Jake Gyllenhaal and Jessica Biel’s Manhattan Hotbed; Why The Invest and Endorse Strategy Works
Somewhere in Manhattan sits a converted warehouse at 443 Greenwich in Manhattan’s Tribeca that is notorious for being a hotbed of celebrity activity. After celebrities like Jake Gyllenhaal, Jessica Biel, Justin Timberlake, Blake Lively, Ryan Reynolds, Harry Styles, and Jennifer Lawrence reportedly purchased apartments, the remaining units sold out like wildfire, illustrating the power of celebrity investment.
“Celebrity endorsements go very well with celebrity investment,” Augie explains, “This is very effective because the celebrity is not just licensing his image and personality for some money, but the person has also put their money where their mouth is. It’s a powerful way to strengthen a company’s market position, but it first starts with closing an investment deal with a celebrity and that is no walk in the park. In many ways, once a celebrity invests, they don’t need to endorse the property vocally; marketing can take care of the rest.”
Celebrity endorsements are attractive not only in the real estate market but for any brand-building exercise. Everyone wants to have rich and famous neighbors, so it’s a no-brainer that celebrity investments will attract more investments.
However, according to Schmidt, when it comes to commercial real estate, this strategy isn’t nearly as effective; “the size of the investments involved in commercial investments is usually much larger than that of residential estates. Commercial real estate investors are very thorough with their investments and aren’t easily swayed by a popular face, even if the celebrity is also an investor. A lot of other indices come into play here, for example, the track record and reputation of the developer or broker. For instance, in the last 12 months, we have transacted over $67,000,000 in real estate deals, which counts for a lot in the industry.”
Heidi Klum’s Halloween; Why Indirect Celebrity Endorsement Doesn’t Work
In 2017, popular America’s Got Talent host Heidi Klum and her entourage used the 94 Thompson St penthouse in the Manhattan SoHo neighborhood as their pre-party preparation residence before a Halloween party. After the party, interest in the property and surrounding properties went through the roof because of the visibility that Klum’s presence brought.
The developers took advantage of the buzz and splashed pictures of Klum in the property across over 25 publications from Page Six to Architectural Digest. However, the buzz died off after a few months, without the developers making one sale.
“Unlike investments in fashion and other low-cost investments, Real estate investments involve a significant amount of money. It is not a decision that can be made lightly,” Schmidt explains. “Celebrity connection is not such a big deal if the celebrity is not involved in the sale or at least directly endorsing the sale and the project.”

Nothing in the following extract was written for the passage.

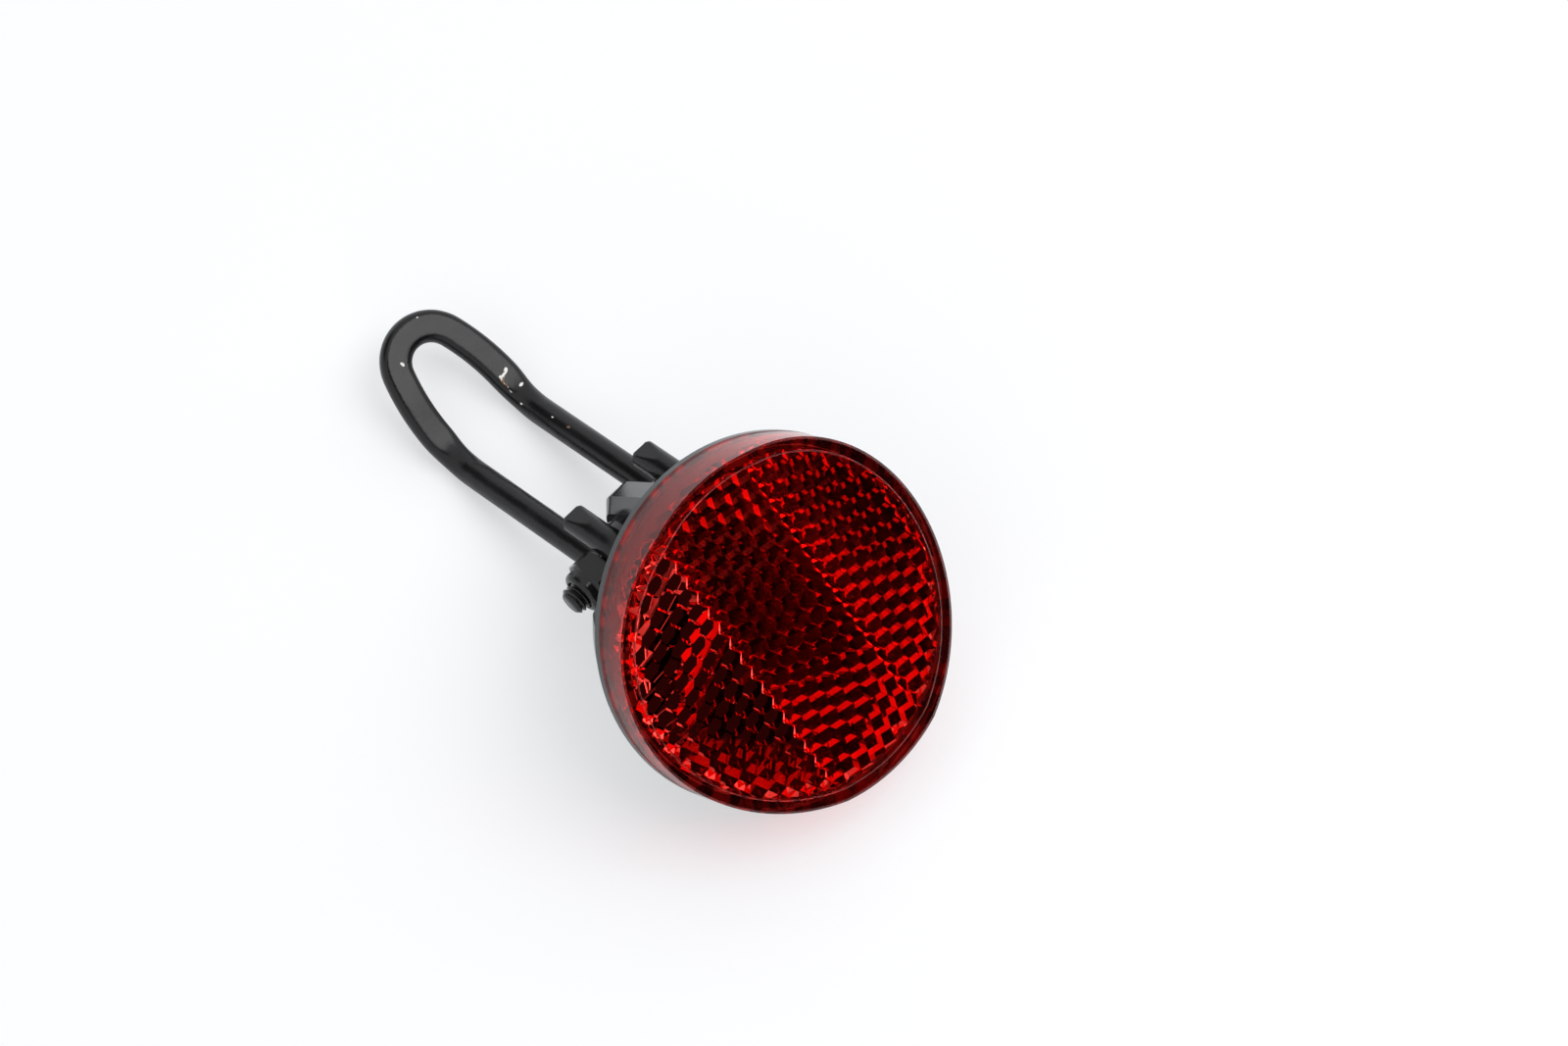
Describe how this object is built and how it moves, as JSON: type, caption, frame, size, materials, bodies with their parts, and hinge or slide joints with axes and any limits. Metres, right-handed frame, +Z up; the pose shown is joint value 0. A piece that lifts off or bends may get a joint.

Tyler Perry Studios; Celebrity Impact on Commercial Real Estate
In 2019, Billionaire producer, director, and actor Tyler Perry opened his mammoth movie studio, which sits on a massive 330 acres. The studio has since gone on to serve as a set for iconic movies like Black Panther, Red Notice, and Coming 2 America. However, before this massive expanse of land was Tyler Perry Studios; it was Fort McPherson, a closed-down and near-abandoned military base.

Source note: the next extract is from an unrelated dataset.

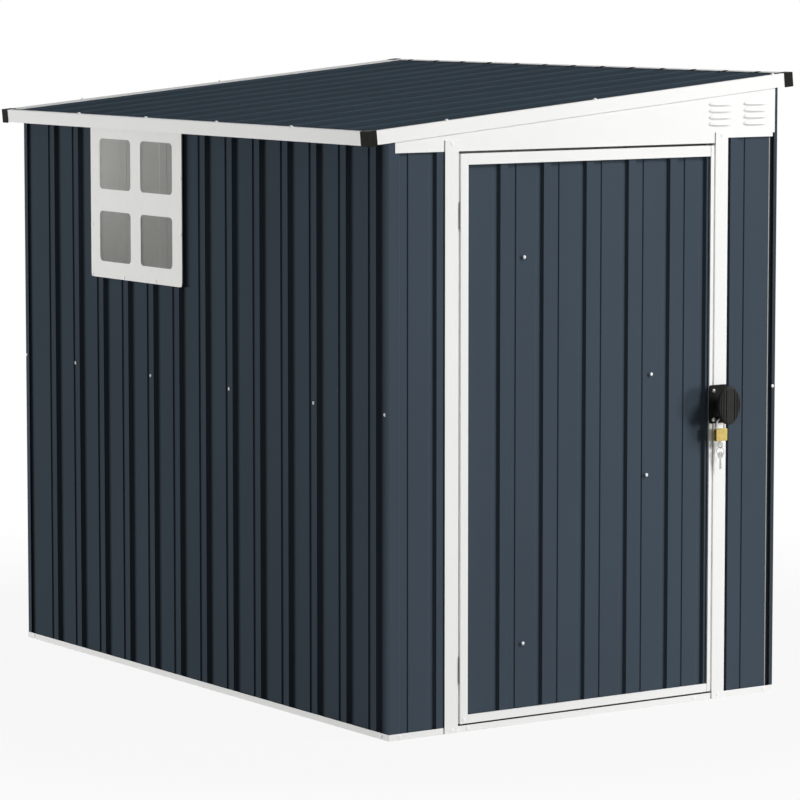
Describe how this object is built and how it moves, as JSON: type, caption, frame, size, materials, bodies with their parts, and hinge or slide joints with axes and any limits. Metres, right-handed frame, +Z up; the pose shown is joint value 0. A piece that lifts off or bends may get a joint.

However, since Perry’s mammoth purchase and development of the space, adjacent properties have shot up in value and sold out fast. In 2021, mega-church pastor Bishop TD Jakes was approved to purchase a 94-acre adjacent property, among several other high-profile purchases.
“A lot has to do with the viability of the property for commercial purposes, the credibility of the developer or broker and then the rest has to do with how well you can market the property,” says Schmidt, “If a celebrity purchases a property closely for commercial or residential purpose, it certainly provides a lot of marketing juice, but it’s by no means the only index for consideration.”
The Maria Sharapova Controversy; The Two Sides of Direct Endorsement
In 2013, the news broke that millions of investors in a residential estate in Gurgaon had been left hanging after the developer Homestead Infrastructure abandoned construction. The news was made even more interesting because of the name attached to the investment scheme; five-time Grand Slam winner Maria Sharapova had endorsed the project and had to endure a lot of bad press as a result.
Direct celebrity real estate endorsements are not as common in America as in India. According to a 2019 study by Duff & Phelps, nearly 50% of endorsements in India feature celebrities compared to around 20% in the United States. Stories like Maria Sharapova’s are probably responsible for the low endorsement rate in America, but that doesn’t mean direct endorsements don’t work.
“It’s a double-edged sword,” Schmidt opines, “endorsements can boost initial sales during the first phase, but eventually what sustains sales and brand salience is the quality of the construction and the brand name of the developer or broker. I often advise both brokers and celebrities to approach endorsement deals with extreme caution. Prospective buyers should do their due diligence, and celebrities should be assured that developers and brokers have the wherewithal to deliver on their promises before attaching their name to a project.”
They say that a famous face can sell almost anything, but when it comes to real estate, it seems that it’s not as straightforward as that.